**The problem:** Return, exactly as written, the run of lines that begins at the line containing "(item.Label, len(item.Shape.Solids), item.Shape.Volume))" and ends at the line containing "obj.matrix_world = world". Nothing outside that run belongs in the answer.

**Input for this task:**
━━━━━━━━━━━━━━━━

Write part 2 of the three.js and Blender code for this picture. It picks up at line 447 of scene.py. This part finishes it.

━━━━━━━━━━━━━━━━

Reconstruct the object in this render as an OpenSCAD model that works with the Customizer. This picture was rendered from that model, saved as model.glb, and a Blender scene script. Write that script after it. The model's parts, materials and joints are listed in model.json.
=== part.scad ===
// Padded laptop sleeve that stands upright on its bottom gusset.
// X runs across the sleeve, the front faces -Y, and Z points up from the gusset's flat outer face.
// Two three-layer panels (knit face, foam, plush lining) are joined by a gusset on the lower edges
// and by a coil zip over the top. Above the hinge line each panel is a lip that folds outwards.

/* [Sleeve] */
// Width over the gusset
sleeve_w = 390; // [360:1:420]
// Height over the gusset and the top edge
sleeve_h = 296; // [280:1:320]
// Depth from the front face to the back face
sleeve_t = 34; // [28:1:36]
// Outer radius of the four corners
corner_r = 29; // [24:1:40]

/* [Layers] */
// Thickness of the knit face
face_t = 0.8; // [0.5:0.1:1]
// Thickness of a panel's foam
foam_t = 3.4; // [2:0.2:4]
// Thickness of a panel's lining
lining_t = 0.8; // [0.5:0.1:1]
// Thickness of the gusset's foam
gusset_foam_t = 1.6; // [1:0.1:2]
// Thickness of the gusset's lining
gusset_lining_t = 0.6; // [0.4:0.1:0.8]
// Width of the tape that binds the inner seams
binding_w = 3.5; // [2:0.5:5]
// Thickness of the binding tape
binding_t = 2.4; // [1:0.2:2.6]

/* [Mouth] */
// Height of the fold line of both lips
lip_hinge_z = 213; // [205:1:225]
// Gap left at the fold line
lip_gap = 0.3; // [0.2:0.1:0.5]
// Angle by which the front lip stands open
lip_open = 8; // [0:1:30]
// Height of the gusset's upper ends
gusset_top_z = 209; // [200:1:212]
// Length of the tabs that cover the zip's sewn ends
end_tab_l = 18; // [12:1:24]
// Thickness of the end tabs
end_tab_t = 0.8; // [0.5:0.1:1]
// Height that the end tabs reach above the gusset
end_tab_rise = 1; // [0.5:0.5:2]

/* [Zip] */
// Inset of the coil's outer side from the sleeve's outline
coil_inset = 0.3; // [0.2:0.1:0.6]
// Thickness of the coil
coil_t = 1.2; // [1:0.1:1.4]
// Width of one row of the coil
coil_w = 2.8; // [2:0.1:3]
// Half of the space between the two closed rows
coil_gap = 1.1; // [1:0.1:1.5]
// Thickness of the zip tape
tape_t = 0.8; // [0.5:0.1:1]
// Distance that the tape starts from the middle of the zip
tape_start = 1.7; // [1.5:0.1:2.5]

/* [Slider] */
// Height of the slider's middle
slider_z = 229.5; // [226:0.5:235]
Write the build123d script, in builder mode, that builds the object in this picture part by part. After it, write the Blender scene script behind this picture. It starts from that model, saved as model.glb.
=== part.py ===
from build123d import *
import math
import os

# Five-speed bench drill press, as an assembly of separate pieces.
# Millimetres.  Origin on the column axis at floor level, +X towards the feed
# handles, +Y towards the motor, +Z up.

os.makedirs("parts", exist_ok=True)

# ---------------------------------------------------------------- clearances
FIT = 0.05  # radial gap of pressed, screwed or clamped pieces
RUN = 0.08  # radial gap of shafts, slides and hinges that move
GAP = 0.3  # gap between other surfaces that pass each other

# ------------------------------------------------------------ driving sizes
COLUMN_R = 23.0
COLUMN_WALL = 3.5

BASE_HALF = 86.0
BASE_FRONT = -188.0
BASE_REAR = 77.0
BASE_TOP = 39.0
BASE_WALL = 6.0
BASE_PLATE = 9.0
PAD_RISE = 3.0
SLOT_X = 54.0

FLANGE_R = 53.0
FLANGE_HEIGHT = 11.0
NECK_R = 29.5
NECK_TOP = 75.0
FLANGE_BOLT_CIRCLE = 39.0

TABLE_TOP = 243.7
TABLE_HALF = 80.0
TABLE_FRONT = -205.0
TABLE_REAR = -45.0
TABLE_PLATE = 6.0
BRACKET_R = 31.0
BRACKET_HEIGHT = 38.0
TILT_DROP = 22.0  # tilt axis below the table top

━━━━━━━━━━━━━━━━

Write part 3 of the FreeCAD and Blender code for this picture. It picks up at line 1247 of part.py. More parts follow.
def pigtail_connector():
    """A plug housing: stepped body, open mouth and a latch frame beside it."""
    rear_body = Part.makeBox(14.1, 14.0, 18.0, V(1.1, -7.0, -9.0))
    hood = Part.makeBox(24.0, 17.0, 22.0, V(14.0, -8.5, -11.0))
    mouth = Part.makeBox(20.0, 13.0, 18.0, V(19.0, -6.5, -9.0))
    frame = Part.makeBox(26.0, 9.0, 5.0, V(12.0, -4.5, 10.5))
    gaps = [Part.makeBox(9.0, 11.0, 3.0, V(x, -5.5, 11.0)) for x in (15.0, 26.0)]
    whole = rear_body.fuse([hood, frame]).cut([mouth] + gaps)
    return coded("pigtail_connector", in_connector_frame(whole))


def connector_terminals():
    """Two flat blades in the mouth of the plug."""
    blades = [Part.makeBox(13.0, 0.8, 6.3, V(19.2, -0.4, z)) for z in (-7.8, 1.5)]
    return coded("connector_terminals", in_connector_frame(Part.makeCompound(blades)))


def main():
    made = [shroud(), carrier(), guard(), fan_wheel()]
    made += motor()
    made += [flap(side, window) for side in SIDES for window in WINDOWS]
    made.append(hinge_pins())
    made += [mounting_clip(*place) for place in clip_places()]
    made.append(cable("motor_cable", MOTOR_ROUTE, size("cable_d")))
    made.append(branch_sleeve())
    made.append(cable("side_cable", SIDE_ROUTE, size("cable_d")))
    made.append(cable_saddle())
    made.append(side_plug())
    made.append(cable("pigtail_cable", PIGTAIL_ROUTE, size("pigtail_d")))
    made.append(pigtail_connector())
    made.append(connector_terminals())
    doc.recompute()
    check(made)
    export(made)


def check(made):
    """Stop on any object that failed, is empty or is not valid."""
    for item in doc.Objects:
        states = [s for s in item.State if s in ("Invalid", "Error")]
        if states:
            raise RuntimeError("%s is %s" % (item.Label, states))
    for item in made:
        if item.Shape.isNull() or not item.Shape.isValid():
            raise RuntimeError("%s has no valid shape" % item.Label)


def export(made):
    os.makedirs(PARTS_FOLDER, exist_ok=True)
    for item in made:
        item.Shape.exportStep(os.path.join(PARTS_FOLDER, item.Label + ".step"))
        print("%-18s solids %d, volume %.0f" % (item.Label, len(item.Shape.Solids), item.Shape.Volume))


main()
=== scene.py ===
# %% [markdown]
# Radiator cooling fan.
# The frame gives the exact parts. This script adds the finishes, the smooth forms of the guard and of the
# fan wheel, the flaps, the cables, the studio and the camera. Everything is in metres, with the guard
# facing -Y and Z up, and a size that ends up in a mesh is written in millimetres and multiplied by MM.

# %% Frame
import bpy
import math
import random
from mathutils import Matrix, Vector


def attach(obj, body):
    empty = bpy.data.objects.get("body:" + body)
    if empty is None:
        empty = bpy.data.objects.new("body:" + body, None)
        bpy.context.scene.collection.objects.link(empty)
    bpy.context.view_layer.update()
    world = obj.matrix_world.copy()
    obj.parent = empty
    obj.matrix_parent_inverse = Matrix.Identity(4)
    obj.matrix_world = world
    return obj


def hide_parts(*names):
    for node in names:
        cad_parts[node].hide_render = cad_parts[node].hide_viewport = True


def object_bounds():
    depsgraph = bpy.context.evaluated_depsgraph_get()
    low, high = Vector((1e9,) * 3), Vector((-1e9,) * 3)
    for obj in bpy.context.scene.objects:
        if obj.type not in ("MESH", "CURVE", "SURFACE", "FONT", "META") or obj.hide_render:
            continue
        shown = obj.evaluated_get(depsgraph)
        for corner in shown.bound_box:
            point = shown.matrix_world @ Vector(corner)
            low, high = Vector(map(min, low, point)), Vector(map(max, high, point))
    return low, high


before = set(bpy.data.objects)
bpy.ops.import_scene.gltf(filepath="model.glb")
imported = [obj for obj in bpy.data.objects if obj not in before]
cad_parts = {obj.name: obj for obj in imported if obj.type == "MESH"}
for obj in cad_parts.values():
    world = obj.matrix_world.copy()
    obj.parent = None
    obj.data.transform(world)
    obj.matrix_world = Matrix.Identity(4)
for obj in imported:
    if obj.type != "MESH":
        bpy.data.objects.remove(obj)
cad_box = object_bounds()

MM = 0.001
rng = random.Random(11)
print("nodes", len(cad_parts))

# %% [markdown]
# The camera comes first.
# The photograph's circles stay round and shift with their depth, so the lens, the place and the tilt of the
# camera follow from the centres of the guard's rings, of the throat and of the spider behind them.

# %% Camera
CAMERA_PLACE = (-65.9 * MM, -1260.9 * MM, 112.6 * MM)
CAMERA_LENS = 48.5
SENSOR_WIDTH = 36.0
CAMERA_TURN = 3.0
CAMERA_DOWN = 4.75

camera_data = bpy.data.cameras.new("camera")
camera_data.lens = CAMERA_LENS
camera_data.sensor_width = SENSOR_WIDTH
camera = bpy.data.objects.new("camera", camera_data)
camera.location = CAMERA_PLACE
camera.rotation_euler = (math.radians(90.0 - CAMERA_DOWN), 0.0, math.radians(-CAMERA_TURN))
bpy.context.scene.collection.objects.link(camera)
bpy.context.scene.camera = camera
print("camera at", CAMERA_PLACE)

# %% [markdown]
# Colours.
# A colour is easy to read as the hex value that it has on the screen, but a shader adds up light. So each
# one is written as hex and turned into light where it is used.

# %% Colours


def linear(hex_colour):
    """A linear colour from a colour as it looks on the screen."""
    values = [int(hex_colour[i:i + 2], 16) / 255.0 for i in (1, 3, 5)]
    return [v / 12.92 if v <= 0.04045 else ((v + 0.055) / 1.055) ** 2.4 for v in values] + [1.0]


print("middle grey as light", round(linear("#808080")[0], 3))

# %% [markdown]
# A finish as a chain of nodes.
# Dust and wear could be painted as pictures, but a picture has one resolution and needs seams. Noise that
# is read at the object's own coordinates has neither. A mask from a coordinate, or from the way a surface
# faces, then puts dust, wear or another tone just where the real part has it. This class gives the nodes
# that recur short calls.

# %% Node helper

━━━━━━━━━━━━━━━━

**Written response:**
        print("%-18s solids %d, volume %.0f" % (item.Label, len(item.Shape.Solids), item.Shape.Volume))


main()
=== scene.py ===
# %% [markdown]
# Radiator cooling fan.
# The frame gives the exact parts. This script adds the finishes, the smooth forms of the guard and of the
# fan wheel, the flaps, the cables, the studio and the camera. Everything is in metres, with the guard
# facing -Y and Z up, and a size that ends up in a mesh is written in millimetres and multiplied by MM.

# %% Frame
import bpy
import math
import random
from mathutils import Matrix, Vector


def attach(obj, body):
    empty = bpy.data.objects.get("body:" + body)
    if empty is None:
        empty = bpy.data.objects.new("body:" + body, None)
        bpy.context.scene.collection.objects.link(empty)
    bpy.context.view_layer.update()
    world = obj.matrix_world.copy()
    obj.parent = empty
    obj.matrix_parent_inverse = Matrix.Identity(4)
    obj.matrix_world = world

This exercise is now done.